E in questo senso, a differenza di Marx, Braverman non
confida nella dialettica delle forze produttive e sociali. Ma nella capacità
delle scienza moderna di fornire all'uomo gli strumenti conoscitivi e pratici
per fuoriuscire dal capitalismo (un aspetto che si coglie soprattutto leggendo
i suoi scritti giornalistici sul futuro del socialismo).

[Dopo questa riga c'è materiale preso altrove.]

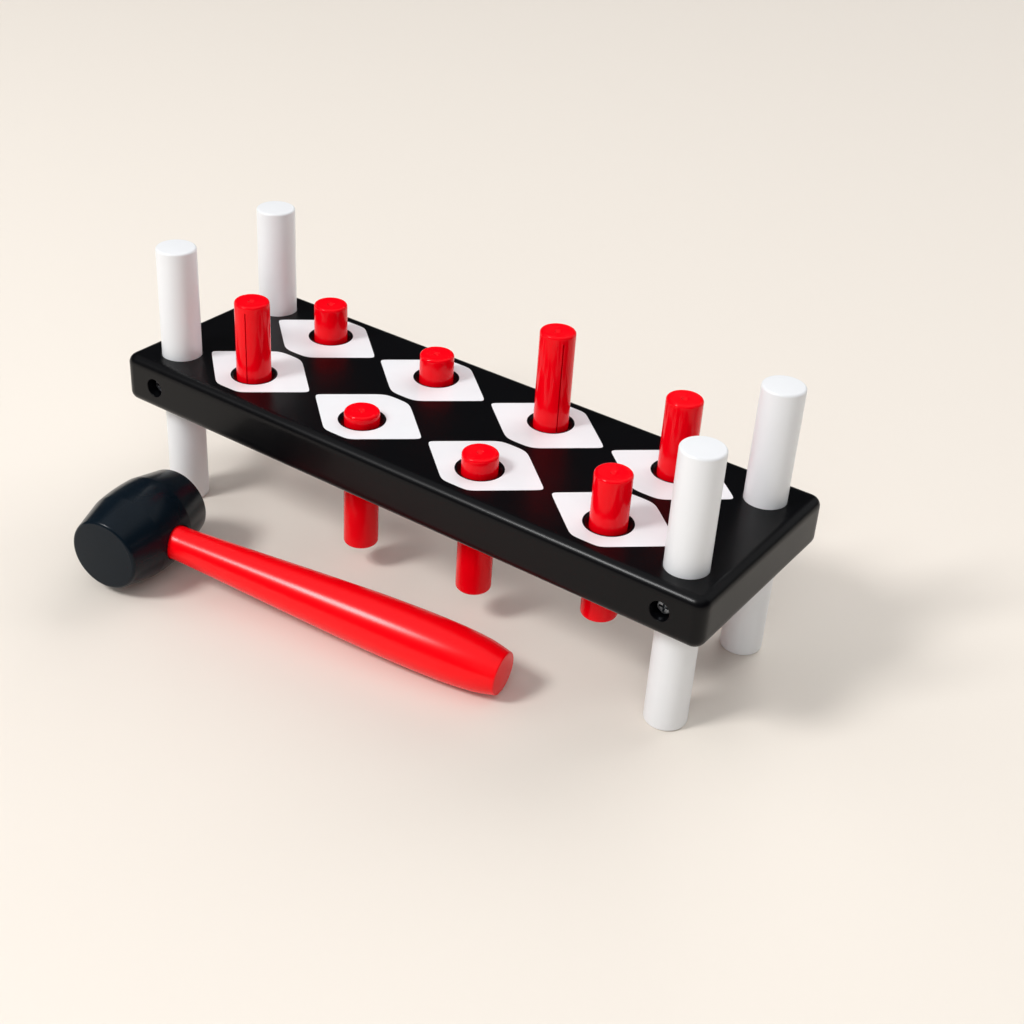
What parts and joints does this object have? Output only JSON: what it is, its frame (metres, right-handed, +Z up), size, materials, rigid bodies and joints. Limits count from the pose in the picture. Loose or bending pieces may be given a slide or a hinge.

A dire il vero, questo ottimismo scientista mal si
concilia con il lucido realismo ( e per alcuni pessimismo, ad esempio
Christopher Lasch) delle sue analisi. Comunque sia, gli strumenti forniti da
Braverman (proletarizzazione delle menti e riproduzione gerarchica) consentono
di criticare e respingere come erronee le teorie che oggi giustificano
l'evoluzione postfordista del capitalismo. Dal momento che Braverman spiega, e
con grande lucidità, perché il capitalismo malgrado gli sforzi di sembrare
diverso (si leggano ad esempio le pagine illuminanti sul "mito della
qualificazione del lavoratore", sembrano scritte oggi) continui invece ad
apparire, all'osservatore attento, identico al capitalismo dei Taylor e dei Ford.